EUOBSERVER / BRUSSELS – A meeting scheduled to take place on Wednesday (1 April) between EU enlargement commissioner Olli Rehn and the foreign ministers of Slovenia and Croatia in order to discuss commissioner Rehn's latest mediation proposal aimed at solving the border dispute between the two former Yugoslav states has been indefinitely postponed.
Last week, Mr Rehn presented a new version of his plan to set up a high-level mediation group chaired by Former Finnish president and Nobel Peace Prize winner Martti Ahtisaari in a bid to help the two neighbouring countries find common ground and unfreeze Croatia's EU talks – currently blocked by Slovenia over the border issue.
Ljubljana and Zagreb were expected to respond to Mr Rehn's proposal in the beginning of this week, but with the Croatian response "still pending," commissioner Rehn has taken the decision to postpone the meeting, a commission spokesperson said on Wednesday (1 April).
Slovenia and Croatia have been unable to agree on their common land and sea border since they both seceded from Yugoslavia in 1991, but a patch of the Adriatic Sea close to the Slovenian city of Piran is a particularly thorny issue.
Croatia argues the border should lie in the middle of the bay of Piran, but Slovenia says this would deny its ships direct access to international waters.
Today's meeting between the two countries' foreign ministers and commissioner Rehn was going to be the fifth in a row aiming to have them both agree on EU mediation in the dispute – seen by Mr Rehn as the only "viable way forward."
Slovenia has already backed the proposal, and also wants it to lead to a definitive solution of the border dispute. The country said it replied to Mr Rehn on Tuesday.
For its part, Croatia insists the row should be solved via the International Court of Justice in the Hague.
Zagreb has said it is surprised by the decision to postpone the meeting.

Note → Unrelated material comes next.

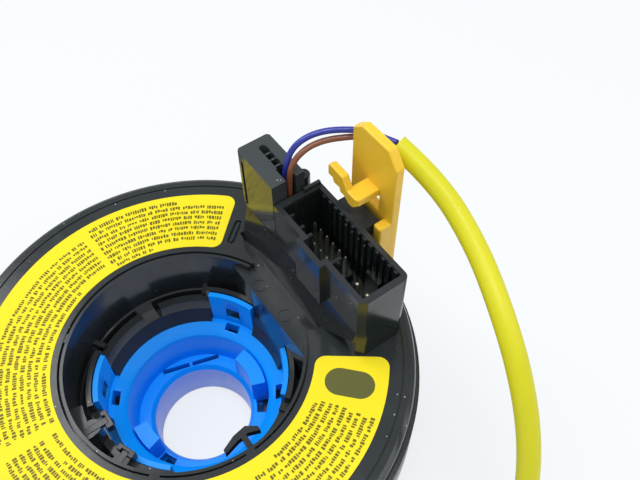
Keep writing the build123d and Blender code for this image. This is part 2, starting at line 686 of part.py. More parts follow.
# Connector, its front panel, the wing under the terminal box and the ledge
with BuildPart() as upper_connector:
    with BuildSketch(Plane.XY.offset(top_z)):
        with Locations(((conn_x0 + conn_x1) / 2, (conn_y0 + conn_y1) / 2)):
            Rectangle(conn_x1 - conn_x0, conn_y1 - conn_y0)
    extrude(amount=conn_h)
    right_edges = upper_connector.edges().filter_by(Axis.Z).group_by(Axis.X)[-1]
    fillet(right_edges.sort_by(Axis.Y)[-1], 1.6)
    right_edges = upper_connector.edges().filter_by(Axis.Z).group_by(Axis.X)[-1]
    chamfer(right_edges.sort_by(Axis.Y)[0], 1.5)
    # bay that stands out of the front
    with BuildSketch(Plane.XY.offset(bay_z)):
        with Locations(((bay_x0 + bay_x1) / 2, conn_y0 + (conn_wall - bay_out) / 2)):
            Rectangle(bay_x1 - bay_x0, conn_wall + bay_out)
    extrude(amount=conn_top_z - bay_z)
    # skirt that slopes out of the front and reaches down into the pocket
    with BuildSketch(Plane.YZ.offset(pocket_x0)):
        with BuildLine():
            Polyline(
                (conn_y0 + conn_wall, plate_z),
                (conn_y0 - skirt_out, plate_z),
                (conn_y0, skirt_top_z),
                (conn_y0 + conn_wall, skirt_top_z),
                close=True,
            )
        make_face()
    extrude(amount=skirt_x1 - pocket_x0)
    # right of the pocket its lower edge rises, so that it clears the label
    with BuildSketch(Plane.XZ.offset(-conn_y0)):
        with BuildLine():
            Polyline(
                (pocket_x1 - 0.3, plate_z),
                (pocket_x1 - 0.3, plate_z + 1.5),
                (skirt_x1, plate_z + 8.0),
                (skirt_x1, plate_z),
                close=True,
            )
        make_face()
    extrude(amount=skirt_out + 0.1, mode=Mode.SUBTRACT)
    with BuildSketch(Plane.XY.offset(plate_z)):
        with Locations(((pocket_x1 + skirt_x1) / 2 + 0.5, conn_y0)):
            Rectangle(skirt_x1 - pocket_x1 + 1.0, 2 * (skirt_out + conn_wall))
    extrude(amount=cover_t, mode=Mode.SUBTRACT)
    # wing under the terminal box
    with BuildSketch(Plane.XY.offset(top_z)):
        with Locations(((pocket_x0 + conn_x0) / 2, (conn_y0 + box_y1 - 0.6) / 2)):
            Rectangle(conn_x0 - pocket_x0 + 0.02, box_y1 - 0.6 - conn_y0)
    extrude(amount=box_z0 - top_z)
    # marks of the mould's ejector pins on the skirt
    skirt_angle = atan2(skirt_out, skirt_top_z - plate_z)
    skirt_plane = Plane(
        origin=(0, conn_y0 - skirt_out, plate_z),
        x_dir=(1, 0, 0),
        z_dir=(0, -cos(skirt_angle), sin(skirt_angle)),
    )
    with BuildSketch(skirt_plane):
        with Locations((-11.7, 9.6), (-1.4, 6.9), (13.3, 6.1)):
            Circle(1.5)
            Circle(1.3, mode=Mode.SUBTRACT)
    extrude(amount=-0.15, mode=Mode.SUBTRACT)
    # cavity
    cavity_x0 = conn_x0 + conn_end_wall
    cavity_x1 = conn_x1 - conn_end_wall
    cavity_y0 = conn_y0 + conn_wall
    cavity_y1 = conn_y1 - 1.2
    with BuildSketch(Plane.XY.offset(socket_floor_z)):
        with Locations(((cavity_x0 + cavity_x1) / 2, (cavity_y0 + cavity_y1) / 2)):
            Rectangle(cavity_x1 - cavity_x0, cavity_y1 - cavity_y0)
        with Locations(((bay_x0 + bay_x1) / 2, cavity_y0)):
            Rectangle(bay_x1 - bay_x0 - 2.6, 2 * bay_out)
    extrude(amount=conn_top_z - socket_floor_z, mode=Mode.SUBTRACT)
    # dividers, ribs and teeth on the inner walls
    with BuildSketch(Plane.XY.offset(socket_floor_z)):
        with Locations((2.4, cavity_y0 + 0.7)):
            Rectangle(0.8, 1.8)
        with Locations((11.05, cavity_y0 + 1.4)):
            Rectangle(0.8, 3.2)
        with Locations((-4.3, cavity_y0 + 0.7), (-0.4, cavity_y0 + 0.7)):
            Rectangle(0.7, 1.6)
    extrude(amount=conn_h - socket_floor_h - 1.0)
    with BuildSketch(Plane.XY.offset(socket_floor_z)):
        with Locations(*[(-4.25 + 2.1 * i, cavity_y1 - 0.1) for i in range(13)]):
            Rectangle(0.9, 0.6)
    extrude(amount=conn_h - socket_floor_h - 0.6)
    with BuildSketch(Plane.XY.offset(socket_floor_z)):
        with Locations((14.85, cavity_y1 - 0.4)):
            Rectangle(4.5, 1.4)
    extrude(amount=56.4 - socket_floor_z)
    # small bars on the rim's left end
    with BuildSketch(Plane.XY.offset(conn_top_z)):
        with Locations((conn_x0 + 0.7, conn_y1 - 2.6)):
            Rectangle(0.8, 4.4)
    extrude(amount=1.2)
    # ledge for the lock key's hook, with a gusset at each end
    with BuildSketch(Plane.XY.offset(ledge_z)):
        with Locations(((ledge_x0 + ledge_x1) / 2, (conn_y1 + ledge_y1) / 2)):
            Rectangle(ledge_x1 - ledge_x0, ledge_y1 - conn_y1)
    extrude(amount=-1.8)
    for x in (ledge_x0, ledge_x1 - 1.2):
        with BuildSketch(Plane.YZ.offset(x)):
            with BuildLine():
                Polyline(
                    (conn_y1, ledge_z - 1.8),
                    (ledge_y1 - 0.6, ledge_z - 1.8),
                    (conn_y1, ledge_z - 8.0),
                    close=True,
                )
            make_face()
        extrude(amount=1.2)
    # holes for the pins
    with BuildSketch(Plane.XY.offset(top_z)):
        with Locations(*signal_at):
            Rectangle(pin_size + pin_gap, pin_size + pin_gap)
        with Locations(*power_at):
            Rectangle(power_size + pin_gap, power_size + pin_gap)
    extrude(amount=socket_floor_h, mode=Mode.SUBTRACT)
upper_connector.part.label = "upper_connector"
export_step(upper_connector.part, "parts/upper_connector.step")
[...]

"Croatian minister for foreign Affairs and European Integration Gordan Jandrokovic was informed, on his way to Brussels, that the meeting which EU commissioner for enlargement Olli Rehn was to arrange today has been postponed," the foreign ministry said in a press release.
"At that meeting, as earlier announced, minister Jandrokovic was to present the Croatian proposal for solving the Croatian-Slovene border issue and for raising the Slovene blockade of Croatia's EU accession negotiations," it added.
EU candidate Croatia opened membership talks in 2005 and was hoping to finish them by the end of this year in order to become full member of the bloc in 2011.
But this option is becoming increasingly unlikely, with an intergovernmental EU – Croatia accession conference initially scheduled for 27 March also delayed until the end of April due to the border deadlock.
Ahtisaari ready to step in
Speaking to MEPs in Brussels on Wednesday morning, Mr Ahtisaari confirmed that commissioner Rehn could "count on [his] support" to help solve the border dispute if needed, but said it was "still totally open" whether he would play a role.
"I would always argue that my personal involvement is not the most important issue here," Mr Ahtisaari said.
"The most important issue is: can one find the sort of terms of reference [under which] anybody – whether me or anybody else – can actually help solve that issue, [so that] the present problems are not slowing down unnecessarily the enlargement processes that are taking place."
"Perhaps we should have learned earlier on that it would have been better to solve these problems before we go forward" with enlargement, he added.
Despite the deadlock, however, Mr Ahtisaari said that if chosen to mediate between Slovenia and Croatia, he did not expect the dispute to be among the most difficult ones he has had to deal with it.
"It doesn't look like it [is going to be the case]," he told reporters following his debate with MEPs.